THz-E butterfly hysteresis measurement

For the THz-E measurement, the delay position is fixed at the THz pulse amplitude position. Thereafter the applied electric field is swept through the sample, and the THz pulse amplitude is recorded simultaneously. To maintain uniformity, the electric field is first scaled from maximum to minimum value, and then to the zero-field, where the data recording starts. Here, the data is recorded up to the maximum field, then driven to the minimum field, and at last, brought up to zero electric field. In addition, the removal of magnetic energy is required in the data to prevent any convolution of the effect from both applied electric and magnetic fields.
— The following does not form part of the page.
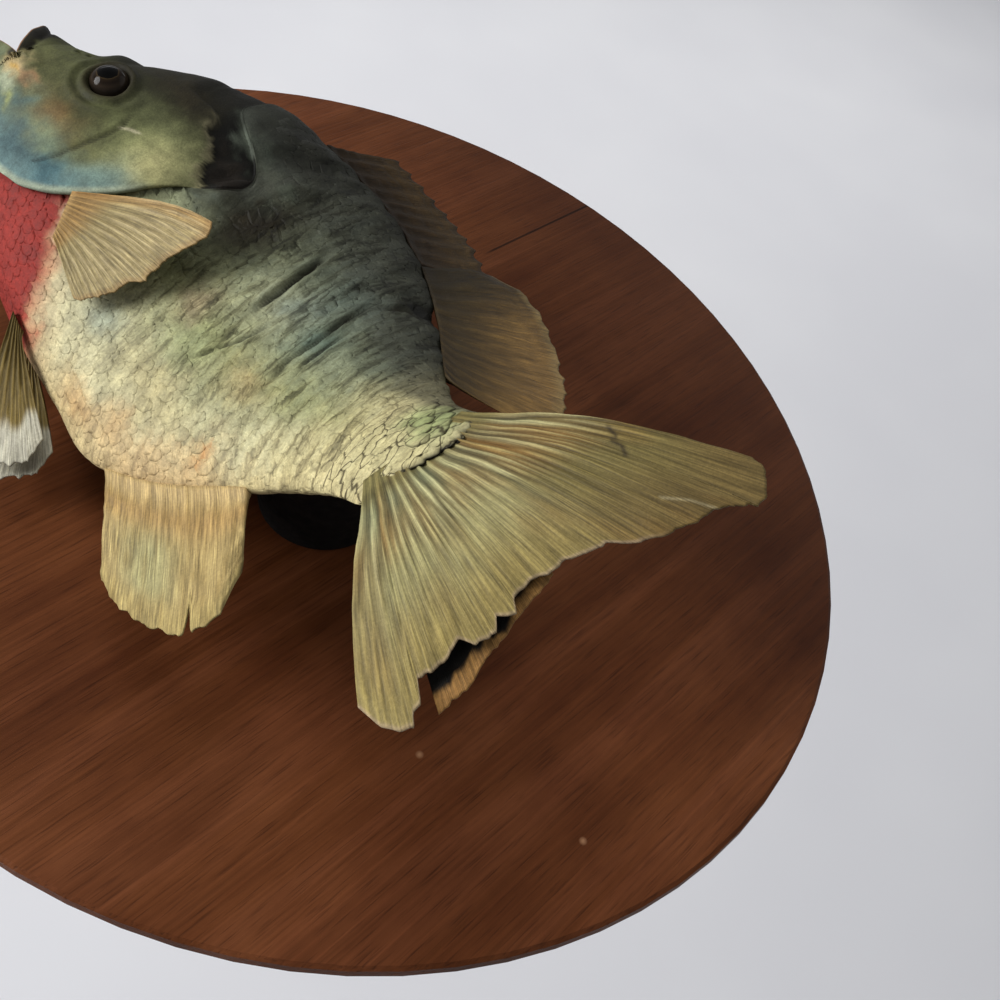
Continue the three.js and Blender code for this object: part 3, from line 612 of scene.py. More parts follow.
def rgb(hex_colour):
    return np.array(linear(hex_colour)[:3])


def toned(x, stops):
    """Colours read off (place, hex colour) stops."""
    tones = np.array([rgb(tone) for _, tone in stops])
    return np.stack([np.interp(x, [place for place, _ in stops], tones[:, k]) for k in range(3)], -1)


def brushed(colours, coats):
    """Lays (tone, mask) coats of paint over an array of colours, one after the other. A tone is
    a hex colour or an array of colours."""
    for tone, mask in coats:
        mask = np.clip(mask, 0, 1)[..., None]
        tone = rgb(tone) if isinstance(tone, str) else tone
        colours = colours * (1 - mask) + tone * mask
    return colours


RED_EDGE = [(0.285, -0.07), (0.296, -0.092), (0.31, -0.126), (0.325, -0.143), (0.346, -0.165),
            (0.365, -0.196), (0.384, -0.223), (0.406, -0.236), (0.43, -0.27)]
SCRATCH = [(0.244, 0.002), (0.252, 0.01), (0.261, 0.016)]
LIP_RIM = [(-0.01, 0.012), (0.03, -0.012), (0.036, -0.036), (0.05, -0.05)]


def flank_paint(s, v, a, b):
    """Body colours at (s, v), with brush marks that waver to (a, b): an ochre belly through
    sage to a charcoal back, a red breast, dark patches behind the ear, partly painted shade
    behind the breast fin, and painted shade in a pit by the back fin's root."""
    belly, back = curve_at(BELLY_LINE, s), curve_at(BACK_LINE, s)
    rise = (b - belly) / (back - belly)

    def at(*oval):
        return spot(a, b, *oval)

    ashy = at(0.432, 0.135, 0.022, 0.03) + at(0.36, 0.15, 0.04, 0.018) + 0.7 * at(0.4, 0.038, 0.035, 0.01)
    away, sign, along = from_line(RED_EDGE, a, b)
    inside = away * sign
    low = smooth(-b, 0.09, 0.17)
    return brushed(toned(rise, [
        (0.0, "#d2c196"), (0.1, "#d6d0ac"), (0.24, "#bbb998"), (0.4, "#9a9e78"),
        (0.56, "#8e957d"), (0.68, "#6c7363"), (0.8, "#494d46"), (1.0, "#30312c")]), [
        ("#9aa67c", 0.5 * at(0.59, -0.08, 0.06, 0.03)),
        ("#a8b8b0", 0.6 * at(0.476, -0.146, 0.03, 0.02)),
        ("#ab9182", 0.5 * at(0.54, -0.045, 0.03, 0.03)),
        ("#a9ac92", 0.55 * at(0.61, 0.02, 0.06, 0.05)),
        ("#56706e", 0.65 * at(0.697, 0.035, 0.03, 0.035)),
        ("#7b8b8c", 0.5 * at(0.632, 0.05, 0.03, 0.03)),
        ("#5d6c6a", 0.5 * at(0.65, 0.1, 0.04, 0.04)),
        ("#c9965c", 0.6 * at(0.55, -0.228, 0.05, 0.02)),
        ("#c48c50", 0.5 * at(0.615, -0.205, 0.03, 0.02)),
        ("#d9b98c", 0.7 * spot(rise, a, 0.0, 0.7, 0.13, 0.08, 3)),
        ("#b59a70", 0.5 * at(0.697, -0.06, 0.04, 0.025)),
        ("#c9b98a", 0.5 * at(0.62, -0.15, 0.08, 0.03)),
        ("#d0c69a", 0.8 * smooth(a, 0.78, 0.92) * (1 - smooth(b, 0.03, 0.08))),
        ("#d2c79c", 0.5 * smooth(a, 0.74, 0.86) * (1 - smooth(b, -0.1, -0.03))),
        ("#7d7860", 0.7 * smooth(a, 0.8, 0.9) * smooth(b, 0.045, 0.075)),
        ("#c98a4c", 0.8 * at(0.741, -0.145, 0.012, 0.02)),
        ("#97a574", 0.85 * at(0.978, 0.036, 0.046, 0.03, 4)),
        # Dark paint behind the breast fin, partly painted shade over the sunk shoulder.
        ("#1c150c", 0.97 * at(0.465, 0.075, 0.062, 0.095, 3)),
        ("#17130f", 0.97 * at(0.385, 0.08, 0.05, 0.055, 3)),
        ("#555c52", 0.8 * ashy * (0.8 + 1.3 * lattice_noise(s * 60, v * 90, 26))),
        # Painted shade: the pit by the back fin's root is coloured near-black.
        ("#0d0c0a", 0.95 * at(0.705, 0.185, 0.03, 0.022, 3)),
        ("#4c4f48", 0.7 * at(0.417, 0.12, 0.018, 0.06)),
        ("#1f1f1a", 0.9 * at(0.37, 0.2, 0.1, 0.06, 3)),
        ("#cdb992", 0.75 * smooth(inside, -0.075, -0.01) * low),
        ("#bb7458", 0.8 * smooth(inside, -0.035, 0.002) * low),
        ("#93342e", smooth(inside, -0.012, 0.012))])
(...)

Therefore, to record the perfect change at the remnant magnetization, care is taken to switch on and off the maximum magnetic field before recording each point over the THz-E hysteresis measurement. In addition, THz-Ex and THz-Ey measurements were also recorded in this work. To perform these measurements, a THz wire grid polarizer is used in two orthogonal directions that filter out the desired component.

THz endurance measurement

Terahertz endurance measurement is performed on the devices to realize the robustness and reliability of data operations over multiple cycles. In order to do this, the THz amplitude is recorded while the spintronic heterostructure is swept across the points A-F, by tailoring the applied electric and magnetic field as shown in Fig. 4c. Twenty sets of data points are recorded in both [C-D-E] and [F-A-B] states for a total of 350 counts.